Oh now that's just nasty, this is RDF/XML and whitespace characters between the tags are semantically irrelevant and should be completely ignored!
How are they processing the metadata and why does it need linebreaks in specific places? This sounds like their software is not conforming to the XMP specification at all.
I agree, it sounds like they are doing some half-assed string parsing. But it's what I have to work with right now. If there is no way to keep the linebreaks in your solution as it is, I will work with them to see what they can do on their end.
Currently Prince is parsing the XML so that it can check correctness and merge in any additional metadata properties needed for the PDF profile (eg.
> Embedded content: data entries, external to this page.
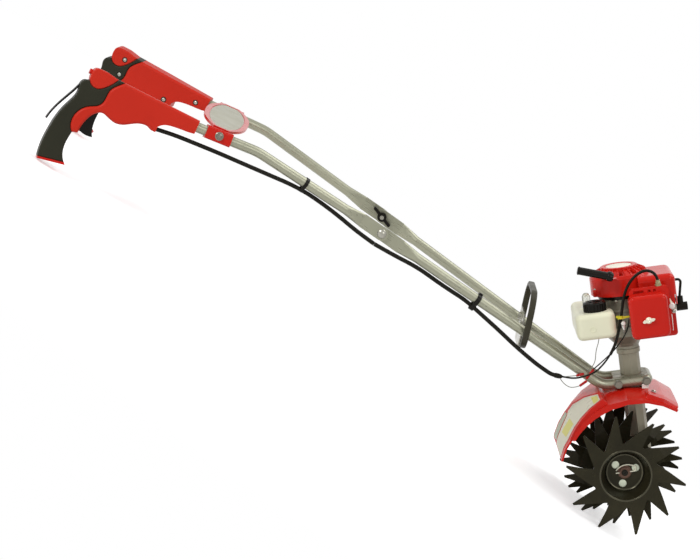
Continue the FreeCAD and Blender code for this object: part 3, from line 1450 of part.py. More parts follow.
def build_cables():
    """Cable sheath under the right handle, split at the fold, and the bare cable beyond it."""
    under = Vector(-0.68, 0, -0.733)
    aside = under * (size("tube_dia/2") - 9.5)
    split = FOLD + LEFT * -118 + under * 24 + aside
    grip = grip_place(-1)
    upper = [grip.multVec(Vector(66.9, -35.2, 0)), grip.multVec(Vector(28, -30.5, 0))]
    stretch = size("grip_back - fold_back") / 310
    upper += [FOLD + Vector(x * stretch, y, z * stretch) + aside for x, y, z in UPPER_CABLE]
    upper.append(split + UPPER_WAY * 1.2)
    solid("cable_upper", cord(upper, size("cable_dia")).cut(working_shape("grip_shell_right")))
    lower = [split] + [Vector(point) + aside for point in LOWER_CABLE]
    sheath = cord(lower, size("cable_dia"))
    solid("cable_lower", sheath)
    wire = [lower[-1]] + [Vector(point) for point in WIRE]
    solid("throttle_cable", cord(wire, size("wire_dia")).cut(sheath))


build_cables()


# --- writing the files -----------------------------------------------------------

doc.recompute()
faults = []
for item in doc.Objects:
    if "Invalid" in item.State or "Error" in item.State:
        faults.append("%s: %s" % (item.Label, item.State))
for piece in pieces:
    if piece.Shape.isNull() or not piece.Shape.isValid() or len(piece.Shape.Solids) != 1:
        faults.append("%s: bad shape" % piece.Label)
if faults:
    raise RuntimeError("; ".join(faults))
os.makedirs("parts", exist_ok=True)
for piece in pieces:
    piece.Shape.exportStep("parts/%s.step" % piece.Label)
print("%d sub-parts written" % len(pieces))
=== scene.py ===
"""Looks of the garden tiller: camera, light, materials and the small pieces on the CAD frame."""

import json
import math

import bmesh
import bpy
from mathutils import Matrix, Vector

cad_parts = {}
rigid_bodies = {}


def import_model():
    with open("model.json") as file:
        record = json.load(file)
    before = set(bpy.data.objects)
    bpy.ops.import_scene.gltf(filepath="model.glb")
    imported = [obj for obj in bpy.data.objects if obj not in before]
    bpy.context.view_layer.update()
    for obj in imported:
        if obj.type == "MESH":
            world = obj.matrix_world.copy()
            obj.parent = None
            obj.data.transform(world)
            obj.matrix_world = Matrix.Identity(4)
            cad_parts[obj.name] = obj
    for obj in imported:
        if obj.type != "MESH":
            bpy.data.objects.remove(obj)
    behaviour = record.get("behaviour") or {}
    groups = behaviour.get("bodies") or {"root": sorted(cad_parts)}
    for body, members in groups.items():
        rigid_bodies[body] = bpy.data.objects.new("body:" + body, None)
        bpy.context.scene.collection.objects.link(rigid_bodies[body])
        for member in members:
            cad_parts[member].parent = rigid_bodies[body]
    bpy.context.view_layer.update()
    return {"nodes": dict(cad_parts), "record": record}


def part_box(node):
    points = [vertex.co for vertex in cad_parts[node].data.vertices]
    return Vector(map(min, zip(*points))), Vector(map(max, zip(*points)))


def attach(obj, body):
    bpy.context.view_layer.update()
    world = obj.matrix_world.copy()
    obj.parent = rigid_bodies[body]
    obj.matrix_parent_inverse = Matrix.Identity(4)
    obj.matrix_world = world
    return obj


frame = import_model()
MM = 0.001
FORWARD, LEFT, UP = Vector((1, 0, 0)), Vector((0, 1, 0)), Vector((0, 0, 1))
RIGHT, DOWN = -LEFT, -UP


# --- the machine's own frame, in millimetres from the axle with the column upright ---

FOLD_X, FOLD_Z = -400, 523


def middle(node):
    """Middle of a CAD node's box."""
    low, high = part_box(node)
    return (Vector(low) + Vector(high)) / 2


def named(rows, name):
    """The row of a list of the record that has this name."""
    return next(row for row in rows if row["name"] == name)


AXLE = middle("axle")
fold_parked = Vector(named(frame["record"]["behaviour"]["joints"], "handle_fold")["pos_m"]) - AXLE
LAID_BACK = math.atan2(fold_parked.z, fold_parked.x) - math.atan2(FOLD_Z, FOLD_X)
PARKED = Matrix.Translation(AXLE) @ Matrix.Rotation(-LAID_BACK, 4, "Y")


def spot(x, y, z):
    """A point given in the machine's own frame, where it lies as parked."""
    return PARKED @ (Vector((x, y, z)) * MM)


# --- camera ---------------------------------------------------------------------

LEAN = math.radians(7.5)          # of the machine in the view, backwards
AZIMUTH = math.radians(0.7)
ELEVATION = math.radians(9.6)
SENSOR_MM = 36
LENS_MM = 145.542857
DISTANCE = 5.377                  # metres, to the plane of the aimed point
AIM = Vector((0, -0.106, 0))      # near end of the tines
AIM_ASIDE, AIM_BELOW = 0.5244, 0.37221   # metres, where it stands from the middle of the view


def add_camera():
    """The view of the machine from its right side; the camera is rolled with the parked machine."""
    back = Vector((math.sin(AZIMUTH) * math.cos(ELEVATION),
                   -math.cos(AZIMUTH) * math.cos(ELEVATION), math.sin(ELEVATION)))
    right = Vector((math.cos(AZIMUTH), math.sin(AZIMUTH), 0))
    up = back.cross(right)
    place = AIM - right * AIM_ASIDE + up * AIM_BELOW + back * DISTANCE
    turned_to = Matrix((right, up, back)).transposed().to_4x4()
    data = bpy.data.cameras.new("camera")
    data.sensor_width = SENSOR_MM
    data.lens = LENS_MM
    data.clip_end = 50
    camera = bpy.data.objects.new("camera", data)
    camera.matrix_world = PARKED @ Matrix.Rotation(LEAN, 4, "Y") @ Matrix.Translation(place) @ turned_to
    bpy.context.collection.objects.link(camera)
    bpy.context.scene.camera = camera
    return camera


# --- light and floor -------------------------------------------------------------

AMBIENT = 0.34
FLOOR_HALF = 12
FLOOR_TONE, FLOOR_GLOW = 0.86, 0.5
FADE_START, FADE_END = 0.75, 1.5      # metres from the middle, where the floor turns to plain white


def add_lamp(name, place, towards, size, watts):
    """A square soft lamp, aimed at a point."""
    data = bpy.data.lights.new(name, "AREA")
    data.size = size
    data.energy = watts
    lamp = bpy.data.objects.new(name, data)
    lamp.location = place
    lamp.rotation_euler = (towards - place).to_track_quat("-Z", "Y").to_euler()
    bpy.context.collection.objects.link(lamp)


def lit(nodes, kind, strength):
    """A background or emission shader of one strength."""
    node = nodes.new(kind)
    node.inputs["Color"].default_value = (1, 1, 1, 1)
    node.inputs["Strength"].default_value = strength
    return node.outputs[0]


def mixed(nodes, links, share, first, second):
    """Two shaders mixed by a share."""
    mix = nodes.new("ShaderNodeMixShader")
    for source, socket in zip((share, first, second), mix.inputs):
        links.new(source, socket)
    return mix.outputs[0]


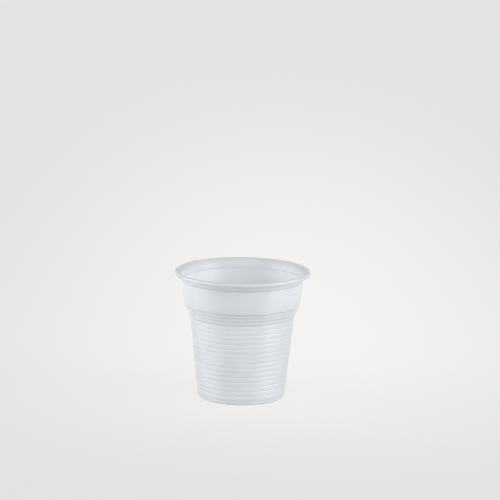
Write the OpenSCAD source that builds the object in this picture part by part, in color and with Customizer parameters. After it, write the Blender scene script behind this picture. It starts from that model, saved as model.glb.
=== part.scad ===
// A small disposable coffee cup, thermoformed from one sheet of plastic. From the top down it has
// a rolled rim, a flared flange, a smooth band, a ribbed shoulder, a ribbed tapering wall and a
// base panel raised inside a narrow foot ring. The cup is a body of revolution about Z.
// Diameters are outside ones, and on the ribbed wall they are taken over the ribs.

/* [Height] */
// Height of the cup from the floor to the top of the rim
cup_h = 55; // [48:0.5:80]

/* [Rim] */
// Diameter of the rolled rim
rim_d = 58; // [56:0.5:64]
// Diameter of the bead's own round section
bead_d = 1.8; // [1.4:0.1:2.4]
// How far the sheet rolls round in the bead, in degrees
curl_angle = 280; // [180:5:290]
// Thickness of the sheet in the flange and the bead
rim_t = 0.4; // [0.3:0.02:0.5]
// Height from the neck to the top of the rim
flange_h = 4; // [3.2:0.1:6]
// How far the flange flares: the turn of its slope from the neck to the bead, in degrees
flange_flare = 25; // [5:1:35]

/* [Neck] */
// Radius in the neck, where the flange meets the band
neck_fillet = 0.6; // [0.5:0.05:1.2]
// Radius of the round crease that is pressed into the outside of the neck
crease_r = 0.3; // [0.2:0.02:0.5]
// Depth of that crease
crease_depth = 0.2; // [0.1:0.02:0.24]

/* [Band] */
// Diameter at the neck
neck_d = 51.9; // [50.5:0.1:53]
// Diameter at the band's lower edge
band_d = 49.4; // [47:0.1:51]
// Height of the smooth band
band_h = 10.1; // [6:0.1:16]
// Radius on the band's lower edge
band_fillet = 0.5; // [0.4:0.05:0.8]
// How far the sheet tucks in under the band's lower edge
tuck = 0.34; // [0.15:0.01:0.5]
// Height of that tuck
tuck_h = 0.5; // [0.4:0.05:0.9]

/* [Shoulder] */
// Height of the ribbed shoulder, from the tuck to the top groove of the wall
shoulder_h = 5; // [4:0.1:8]
// Number of ribs on the shoulder
shoulder_ribs = 3; // [2:1:4]
// Height of each shoulder rib as a share of the one below it
shoulder_shrink = 0.88; // [0.7:0.02:0.98]
// How far the middle of the shoulder bows in from a straight cone
shoulder_bow = 0.1; // [0:0.05:0.5]

/* [Ribbed wall] */
// Diameter over the ribs at the top of the wall
waist_d = 44.6; // [42:0.1:46]
// Diameter over the ribs at the foot of the wall
foot_d = 37.5; // [34:0.1:40]
// Height of the lowest groove above the floor
first_groove_h = 2; // [1.8:0.1:3]
// Height from one groove to the next
rib_pitch = 2.1; // [1.6:0.05:3]
// How far each rib stands out of the grooves
rib_depth = 0.2; // [0.1:0.02:0.3]
// How flat the ribs are: 2 gives a plain arch, and a higher number a flatter top
rib_power = 6; // [2:1:8]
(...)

PDF/A or PDF/X, which require additional XMP).
Copying the text through verbatim is not compatible with this approach.
We could add newlines after the elements, but I would be very nervous about maintaining this in the future; what if a different printer requires \n and chokes on \r\n, or some other weirdness.
If everyone sticks to the spec it should guarantee compatibility with the widest range of vendors.